Helen Hawley, born in Missouri, now lives and works in Madison, Wisconsin, where she teaches drawing at Beloit College. She graduated from the Rhode Island School of Design and the University of Wisconsin-Madison where she received a graduate fellowship. Hawley’s multidisciplinary projects include sculpture, painting, artists’ books, prints, performance, and video. In this exhibit, Hawley is showing a monotype and oil paintings on paper that date back to 2009 and 2010 respectively. These quiet images depict candid portraits in domestic interiors, their soft and indistinct edges suggesting that little separates the interior body from the space it inhabits.
Laura Baran, born in New Jersey, now lives and works in the Hell’s Kitchen area of New York City. She graduated from the Fashion Institute of Technology in New York with a BFA in illustration. Baran is a figurative painter of portraiture and landscapes, drawing on her emotional responses to her surroundings to create her work. In addition to her painting, Baran also creates illustration work for national clients. In Baran’s paintings for this exhibit, she celebrates the functionality and beauty of everyday people, revealing a narrative of inspiration in the ordinary.

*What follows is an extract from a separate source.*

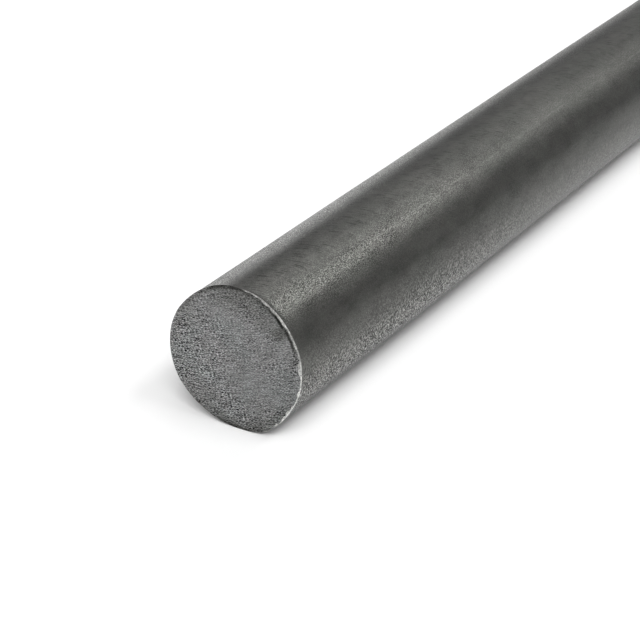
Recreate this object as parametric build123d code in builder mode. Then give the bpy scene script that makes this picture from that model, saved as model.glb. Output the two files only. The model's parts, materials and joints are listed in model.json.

Jarvis Boyland is a painter who lives and works in Chicago, Illinois. He was born and raised in Memphis, Tennessee, where he also attended the University of Memphis and earned his BFA in painting. In his studio practice, Jarvis navigates the intersectional tropes of blackness in his paintings, drawing on his experience as a southern black gay male as well as his rejection of his conservative upbringing. Girl with the Hoop Earrings works to situate, centralize, and celebrate the black femme within the long history of portraiture, one that is largely white.
Simon Tatum is a multidisciplinary artist from the Cayman Islands who’s concerned with the local-global negotiation of visual culture and historical dialogue and questioning how local populations absorb global influences through visual media and inherited objects. In his work, Tatum challenges the appeal for marketable subjects and interrogates, analyzes and traces the global lineage of visual devices that are significant to the Cayman Islands such as religious symbols, post-mortem mementoes, documentary photographs, and tourist advertisements. Tatum’s work Miss contains two portrait drawings on paper. These drawings were made by rendering an original screen print transfer that was taken from an image in the Cayman National Archives called “Unidentifiable Caymanian Woman.”